China is about to try something few other Asian nations have attempted in recent memory. It is going for growth by increasing domestic demand rather than relying on exports. With the economy sinking, prices falling, and competitiveness failing (thanks to the devaluation of currencies throughout the Pacific Rim), Beijing has decided to expand from within. It is a daring strategy fraught with danger. But should it succeed, it could reform a weak banking system, transform a shaky state sector, downsize a bloated bureaucracy, deflate a real estate bubble, and ease trade tensions with the U.S. Prime Minister and economics czar Zhu Rongji deserves credit for his vision. He surprised the world by cutting China's inflation rate from 22% to 2%. Now, he has embarked on nothing less than completing the task of transforming all of China into a market economy.

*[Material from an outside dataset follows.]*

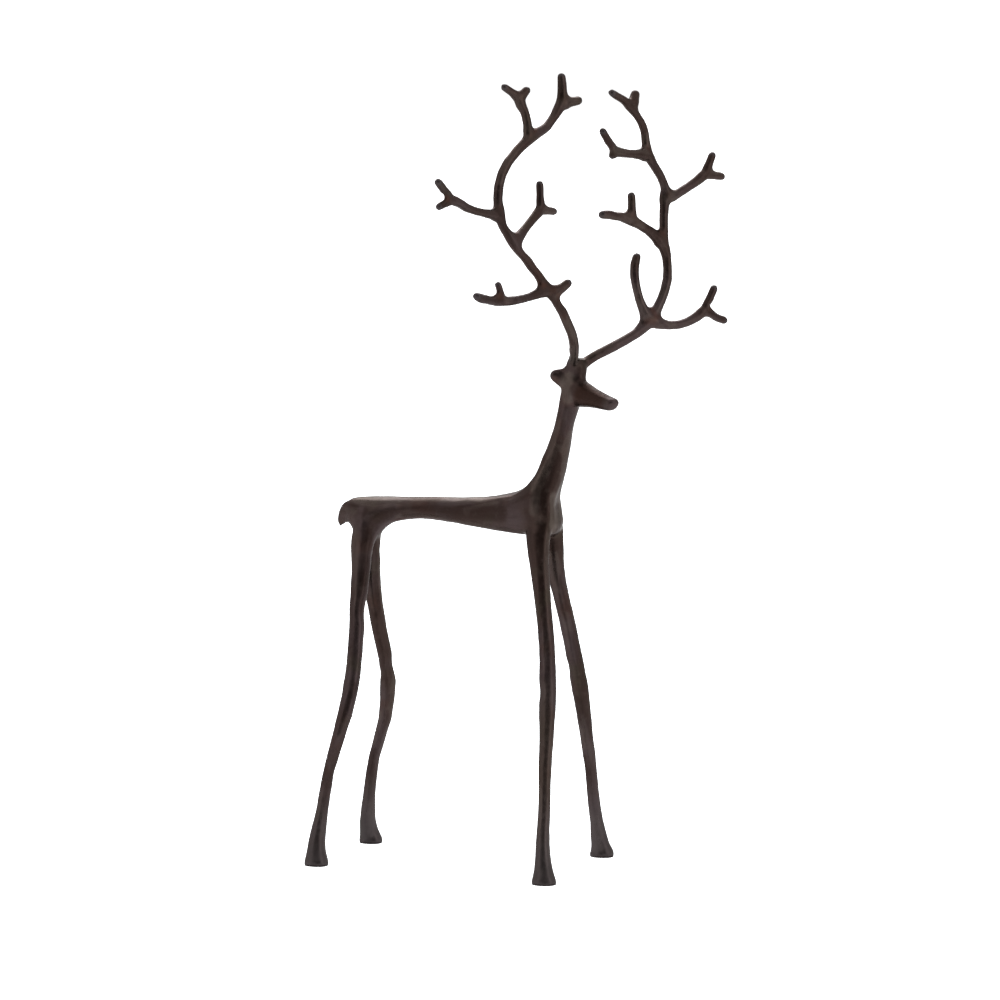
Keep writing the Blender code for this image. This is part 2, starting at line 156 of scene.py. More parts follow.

Zhu could surprise even himself. If he succeeds, he may achieve nothing less than the end of party control over China. Reforming the banks means ending the profligate state patronage that now defines them. Loan criteria are currently based not on hardheaded business data but connections between local and regional party bosses and their business buddies (including foreign investors). This kind of crony capitalism is similar to that in Thailand and Korea, and the same overcapacity in real estate and manufacturing found there exists all over China. End access to cheap credit to reform banking, and Communist Party power erodes as well. Reforming state industries will have the same result. End access to jobs in state industries, and party power erodes further.

Zhu is known as "the boss." He gets things done. We hope he succeeds.